All 12 of the museum’s galleries live up to that promise. Paralympic artifacts, voices, and stories routinely take center stage rather than being tossed in as afterthoughts. You’ll learn about the minutiae of high-performance prosthetic technology, trace the evolution of racing wheelchairs and monoskis, and get the backstory of how the Paralympics joined the Olympics as a quadrennial showcase for global sports. We’ve written before about Paralympians’ struggles to gain equal footing with their Olympic teammates, but that’s not a problem at the USOP Museum. Paralympic athletes share the top tier on the podium.

“They’ve done a good job in the equitable representation of Paralympics versus Olympics,” says John Register, a below-knee amputee who swam in the 1996 Paralympics and won a silver in the Paralympic long jump four years later in Sydney. The prosthetic leg and shoe that propelled Register to that medal are on exhibit in the museum (scroll down).

2. The material transcends sports.

The Olympic / Paralympic movement has always been about more than competition. From the beginning, it was conceived as something larger—a vehicle for all the world’s people to unite around universal values and celebrate our shared humanity.
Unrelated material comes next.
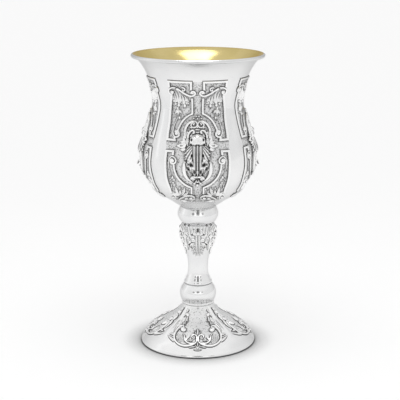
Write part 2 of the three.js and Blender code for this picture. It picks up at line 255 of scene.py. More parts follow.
STRAP = Section(GUTTER + STRAP_TOP)
LEAF = Section(LOW_GUTTER + LEAF_TOP)
FOOT_STRAP = Section(WIDE_GUTTER + STRAP_TOP)
FOOT_LEAF = Section(WIDE_GUTTER + LEAF_TOP)
CAST_BAND = Section(SIDE + BAND_TOP)
CAST_RIM = Section(LIGHT_SIDE + BAND_TOP)
CAST_LEAF = Section(SIDE + LEAF_TOP)
PEARL = LOW_GUTTER + PEARL_TOP
CAST_PEARL = SIDE + PEARL_TOP
# A pit: a small raised button painted dark all over, as painted shade of a hole.
PAINTED_SHADE_PIT = ((1, 0, 0, -0.1, 1), (1, 0, 0.6, 0, 1), (0.5, 0, 1, 0, 1), (0, 0, 1, 0, 1))


def between_rows(rows: int, columns: int, closed: bool) -> list[tuple[int, ...]]:
    """Returns the faces between rows of points, where each row may close into a ring."""
    beside = [(j, (j + 1) % columns) for j in range(columns if closed else columns - 1)]
    return [(i * columns + a, i * columns + b, (i + 1) * columns + b, (i + 1) * columns + a)
            for i in range(rows - 1) for a, b in beside]


class Relief:
    """Raised work in points, faces and how dark each point is, before it is a mesh."""

    def __init__(self, section: Section = STRAP, pearl: Rows = PEARL, lift: Lift = 0.0,
                 at: Callable[[float, float], Point] = lambda x, s: (x, s)) -> None:
        """Starts with nothing.

        Args:
            section: the outline across a line that is given no other.
            pearl: the outline of a button that is given no other.
            lift: the ground's own height, or a function of x and s that gives it.
            at: turns a place in the drawing into x and s on the wall.
        """
        self.section, self.pearl, self.lift, self.at = section, pearl, lift, at
        self.points = np.zeros((0, 3))
        self.dark = np.zeros(0)
        self.faces: list[tuple[int, ...]] = []

    def add(self, points: Array, dark: Array, faces: Sequence[tuple[int, ...]]) -> None:
        """Adds a form with its own faces."""
        first = len(self.points)
        self.points = np.vstack([self.points, points])
        self.dark = np.concatenate([self.dark, dark])
        self.faces += [tuple(first + i for i in face) for face in faces]

    def add_all(self, other: "Relief") -> "Relief":
        """Adds another relief and returns this one."""
        self.add(other.points, other.dark, other.faces)
        return self

    def _ground(self, lift: Optional[Lift], x: Array, s: Array) -> Array:
        """Returns the ground's height at some places."""
        lift = self.lift if lift is None else lift
        return lift(x, s) if callable(lift) else np.full(len(x), lift)

    def swept(self, runs: Sequence[Sequence[Point]], width: float, rise: float,
              section: Optional[Section] = None, taper: Taper = Taper.ROUND,
              lift: Optional[Lift] = None) -> None:
        """Adds a raised line along smooth runs that meet at corners; the rest is as for line."""
        path = Path(runs)
        outline = (section or self.section).whole()
        size = width_share(taper, path.share, path.length, width)[:, None]
        reach = outline[:, 0] * (width / 2) * size + outline[:, 1] * np.minimum(1, 2 * size)
        places = path.xy[:, None, :] + path.across[:, None, :] * reach[:, :, None]
        high = outline[:, 2] * rise * np.sqrt(size) + outline[:, 3]
        high = high + self._ground(lift, *path.xy.T)[:, None]
        points = np.concatenate([places, high[:, :, None]], axis=2).reshape(-1, 3)
        n, m = high.shape
        ends = [tuple(range(m))[::-1], tuple((n - 1) * m + j for j in range(m))]
        self.add(points, np.tile(outline[:, 4], n), between_rows(n, m, True) + ends)

    def line(self, run: Sequence[Point], width: float, rise: float, section: Optional[Section] = None,
             taper: Taper = Taper.ROUND, curl: Sequence = (), lift: Optional[Lift] = None) -> None:
        """Adds a raised line or a leaf.

        Args:
            run: the points that it runs through.
            width: its full width.
            rise: its height off the ground.
            section: the outline across it, if not the relief's own.
            taper: how its width runs.
            curl: the centre, turns and tightness of the spiral that it ends in, if any.
            lift: the ground's height, if not the relief's own.
        """
        places = [self.at(*place) for place in run]
        if curl:
            places = curled(places, self.at(*curl[0]), *curl[1:])
        self.swept([places], width, rise, section, taper, lift)

    def lines(self, rows: Sequence[Sequence], rise: float, section: Optional[Section] = None,
              taper: Taper = Taper.LEAF) -> None:
        """Adds a line for each row, which holds its width and then its points."""
        for width, *run in rows:
            self.line(run, width, rise, section, taper)

    def button(self, place: Point, radius: float, rise: float, outline: Optional[Rows] = None,
               stretch: float = 1.0, lean: float = 0.0, lift: Optional[Lift] = None) -> None:
        """Adds a pearl, an eye, a drop or a pit.

        Args:
            place: its centre.
            radius: its radius.
            rise: its height off the ground.
            outline: rows as in a Section, from its foot to its centre, if not the relief's own.
            stretch: its length over its width.
            lean: the angle of its length from upright, in degrees.
            lift: the ground's height, if not the relief's own.
        """
        at = self.at(*place)
        rows = np.array(outline or self.pearl)
        turn = np.linspace(0, 2 * math.pi, BUTTON_SIDES, endpoint=False)
        reach = (rows[:-1, 0] * radius + rows[:-1, 1])[:, None]
        wide, long = reach * np.cos(turn), reach * np.sin(turn) * stretch
        tilt = math.radians(lean)
        x = wide * math.cos(tilt) - long * math.sin(tilt) + at[0]
        s = wide * math.sin(tilt) + long * math.cos(tilt) + at[1]
        high = rows[:, 2] * rise + rows[:, 3] + self._ground(lift, *np.array([at]).T)
        ring = np.stack([x, s, np.broadcast_to(high[:-1, None], x.shape)], axis=2).reshape(-1, 3)
        n, m, top = len(rows) - 1, BUTTON_SIDES, len(ring)
        faces = between_rows(n, m, True)
        faces += [(top - m + j, top - m + (j + 1) % m, top) for j in range(m)]
        faces += [((j + 1) % m, j, top + 1) for j in range(m)]
        dark = np.concatenate([np.repeat(rows[:-1, 4], m), [rows[-1, 4], 1]])
        self.add(np.vstack([ring, [*at, high[-1]], [*at, high[0]]]), dark, faces)

    def buttons(self, rows: Sequence[Sequence[float]]) -> None:
        """Adds a button for each row: x, s, its radius, its rise, and its stretch if it has one."""
        for x, s, radius, rise, *stretch in rows:
            self.button((x, s), radius, rise, None, *stretch)

    def both(self) -> "Relief":
        """Returns this left half together with its mirror image."""
        whole = Relief(self.section, self.pearl, self.lift, self.at)
        whole.add(self.points, self.dark, self.faces)
        whole.add(self.points * [-1, 1, 1], self.dark, [face[::-1] for face in self.faces])
        return whole

    def laid(self, wall: TurnedWall, turns: Sequence[float], floor: float = -math.inf) -> "Relief":
        """Returns this flat work laid on a wall at each turn, no lower than a floor in metres."""
        placed = Relief()
        for turn in turns:
            points = wall.place(self.points, turn)
            points[:, 2] = np.maximum(points[:, 2], floor)
            placed.add(points, self.dark, self.faces)
        return placed

    def piece(self, name: str, material: Material) -> Piece:
        """Makes the mesh object, with how dark its points are as an attribute."""
        mesh = bpy.data.meshes.new(name)
        mesh.from_pydata([tuple(p) for p in self.points], [], self.faces)
        mesh.materials.append(material)
        made = bpy.data.objects.new(name, mesh)
        bpy.context.scene.collection.objects.link(made)
        darkened(made, self.dark)
        outwards(made)
        shaded(made, 42)
        return made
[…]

The museum hits those themes hard, without shying away from examples in which the Games and their participants have fallen short of the ideal. Doping, terrorism, racial politics, and gender politics all get due attention. And by placing Paralympians on the same plane as Olympic superstars, the museum makes a powerful statement about inclusion and adaptation.

“The reason I donated my prosthetic leg from Sydney is because of what the Paralympics represent,” John Register explains. “I want people to reflect as they come through here about the people they may know in their own lives who have disabilities. Often people will have beliefs about what we can or cannot do, and that’s based on what they believe they could or could not do if they were in our situation.” Register thinks the museum will change attitudes and encourage visitors to embrace what he calls a “new normal” regarding disability.

3. If you like the Games’ pageantry, you won’t be disappointed.

Tagliapietra’s favorite part of the museum is Gallery 6, a multimedia experience that simulates the athletes’ perspective during the Opening Ceremonies. “It’s incredible how well they captured it,” he says. “The lights, the sounds, the colors. I’ve never experienced anything like it.” Tagliapietra shared an anecdote about the Rio Paralympics in 2016, where Brazilians in the crowd chanted “USA, USA” as he and his teammates emerged from the tunnel and entered the stadium. “Once you’ve been there, you never forget it,” he says.

There’s plenty of additional pomp in the arrays of medals, Olympic torches, banners, and other regalia scattered throughout. The concluding 10-minute video and montage of medal ceremonies are calculated to produce chills. And the museum’s capacious layout, gorgeous lighting, and resplendent hues do justice to the spectacle (and occasional grandeur) that characterize the Olympics and Paralympics.

4. It’s a whole-person experience—heart, mind, and body.

Museums long ago discarded the textbook model of visitor engagement—fill their heads with facts—in favor of more subjective approaches that push emotional buttons. Such exhibits are far more effective and resonant than old-school displays, but they have a much higher degree of difficulty. The Olympic and Paralympic Museum executes the maneuvers with élan and sticks the landing, creating experiences that stay with you after you leave.

That’s especially true of the immersive, interactive exhibits that invite visitors, both able-bodied and adaptive, to experience both Paralympic and Olympic sports. You’ll get the chance to line up shots on the archery range, carve turns on a downhill racecourse, and run head-to-head against world-class sprinters. We took a crack at defending the net in goalball while blindfolded, using only our ears to detect the speed and direction of the incoming shot. The results weren’t great—two blocks, eight goals—but we gained a visceral appreciation for the incredible challenge of the sport, and the skill of the athletes who play it at an elite level. We knew almost nothing about goalball before yesterday, but now we’ll be making a point of watching some games from Tokyo next year.

On many other counts, we departed full of curiosity and hungry for more information. We don’t live far away, so we’ll be visiting again—and that’s about the highest compliment we can give to any museum. We’re persnickety judges, so we don’t hand out 10s as a matter of principle. But the USOP Museum earns a score way up in the high 9s—a deserving medalist.